Thanks everyone for the replies. Hangouts was already installed on my Samsung S5 and I added the Hangouts Dialer app. I set up a Google Voice phone number and the Hangouts app on my phone intergrated with it. I didn't install the Google Voice app on my phone as I didn't see it as necessary. After changing a few settings in Hangouts I'm allowing Hangouts to manage the incoming calls and texts from my new Google Voice phone number. From my pc I went to my Google Voice account and under phones I unchecked my cell phone's number so all calls from my Google Voice number only "ring" via my phone's Hangouts app. Before I did that it was quite confusing when my phone would ring at the same time Hangouts would ring. Like Andrew said I will be able to use my phone on wifi in Europe to call and receive calls from cell phones and landlines in the US. I'll also be able to text cell phones in the US. The thing I like about it, other than it's all free, is that by using a Google Voice phone number with Hangouts the person I'm calling/texting doesn't need to install Hangouts or have a Google Voice phone number. I've only been playing with it for a day so if anyone has some tips let me know.

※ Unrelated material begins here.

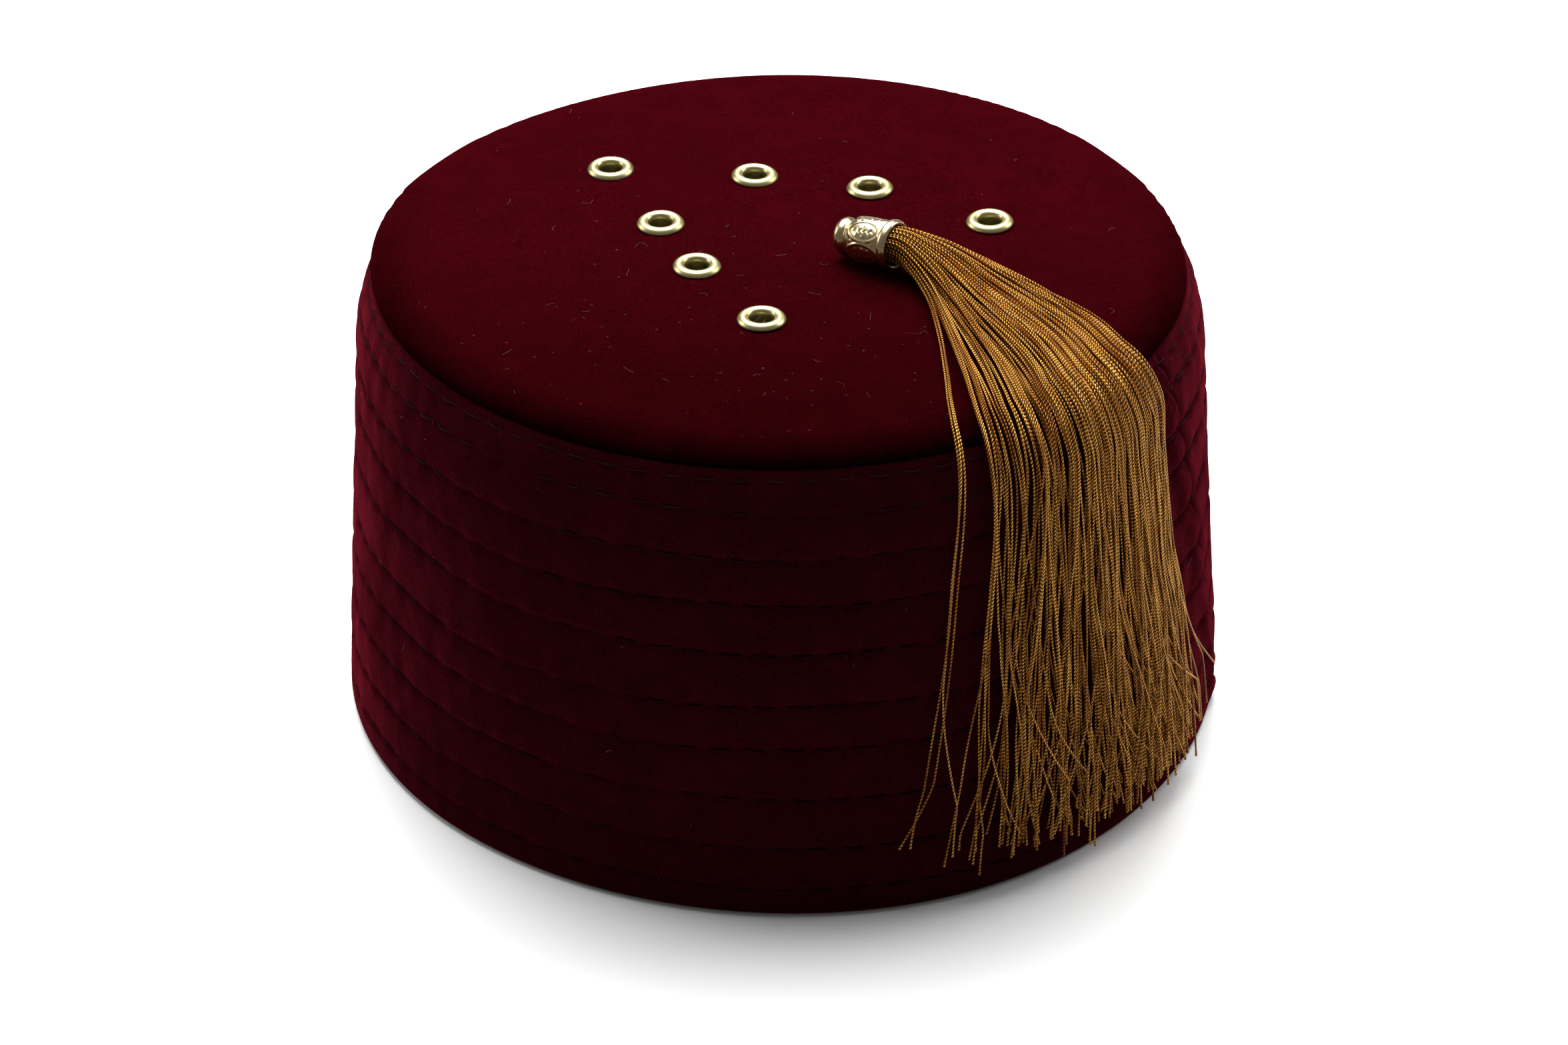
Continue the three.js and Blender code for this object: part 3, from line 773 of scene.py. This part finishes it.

Glad you got it set up. I do have the Google Voice app installed on my Android because I use my Google Voice phone number as my primary number. So when I call out, I want the other phone's caller ID to show my Google number, not my actual cell number. I could do this with Hangouts dialer too, except that that will use mobile data if I'm not on WiFi, but the Google Voice app uses just phone minutes (by relaying as I said above to Google's US phone numbers). So I won't use mobile data when I'm making/receiving calls. This won't work in Europe of course - over there I'll have to use Hangouts.
I actually have two cell phones - one as a spare (basically a "free" phone - but that's another story). They have different phone numbers, but both are on my Google Voice account. When someone calls my Google number, both phones ring - like having two different house phones.